▸ Description of the task
Each line containing the word "bodies" should be found and copied.

== Information shown ==

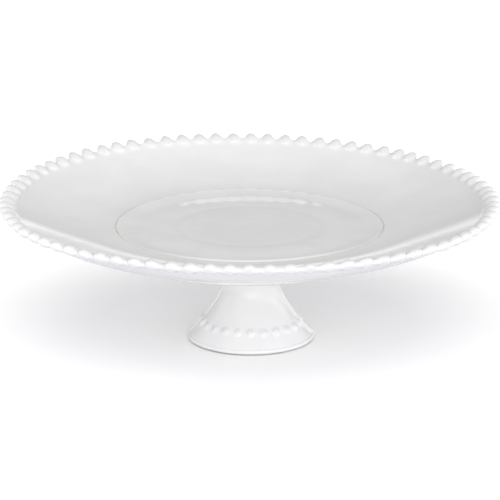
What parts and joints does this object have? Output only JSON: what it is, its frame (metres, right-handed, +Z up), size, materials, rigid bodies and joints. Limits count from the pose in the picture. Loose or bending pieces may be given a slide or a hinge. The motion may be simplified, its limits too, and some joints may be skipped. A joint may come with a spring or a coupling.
{
  "type": "cake stand",
  "caption": "Low footed cake stand: a wide glazed stoneware plate with a sunken well and a pearl-beaded rim, on a hollow flared pedestal with small beads near its base.",
  "frame": {"origin": "centre of the circle that the stand rests on, under the pedestal", "axes": "+Z up along the axis of the plate and pedestal; +X and +Y along the floor, with a rim pearl and a foot pearl on +X"},
  "size_m": [0.34, 0.34, 0.102],
  "materials": {
    "white_glaze": "thick glossy white glaze, thinner and tan where it breaks over edges",
    "slip_glaze": "glossy white glaze over a smoothed clay fillet"
  },
  "bodies": {
    "root": {"plate": "white_glaze", "rim_pearls": "white_glaze", "pedestal": "white_glaze", "joint_ring": "slip_glaze", "foot_pearl_01": "white_glaze", "foot_pearl_02": "white_glaze", "foot_pearl_03": "white_glaze", "foot_pearl_04": "white_glaze", "foot_pearl_05": "white_glaze", "foot_pearl_06": "white_glaze", "foot_pearl_07": "white_glaze", "foot_pearl_08": "white_glaze", "foot_pearl_09": "white_glaze", "foot_pearl_10": "white_glaze", "foot_pearl_11": "white_glaze", "foot_pearl_12": "white_glaze", "foot_pearl_13": "white_glaze", "foot_pearl_14": "white_glaze", "foot_pearl_15": "white_glaze", "foot_pearl_16": "white_glaze", "foot_pearl_17": "white_glaze", "foot_pearl_18": "white_glaze", "foot_pearl_19": "white_glaze", "foot_pearl_20": "white_glaze", "foot_pearl_21": "white_glaze", "foot_pearl_22": "white_glaze", "foot_pearl_23": "white_glaze", "foot_pearl_24": "white_glaze"}
  },
  "joints": []
}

===

▸ Solution to this problem
What parts and joints does this object have? Output only JSON: what it is, its frame (metres, right-handed, +Z up), size, materials, rigid bodies and joints. Limits count from the pose in the picture. Loose or bending pieces may be given a slide or a hinge. The motion may be simplified, its limits too, and some joints may be skipped. A joint may come with a spring or a coupling.
  "bodies": {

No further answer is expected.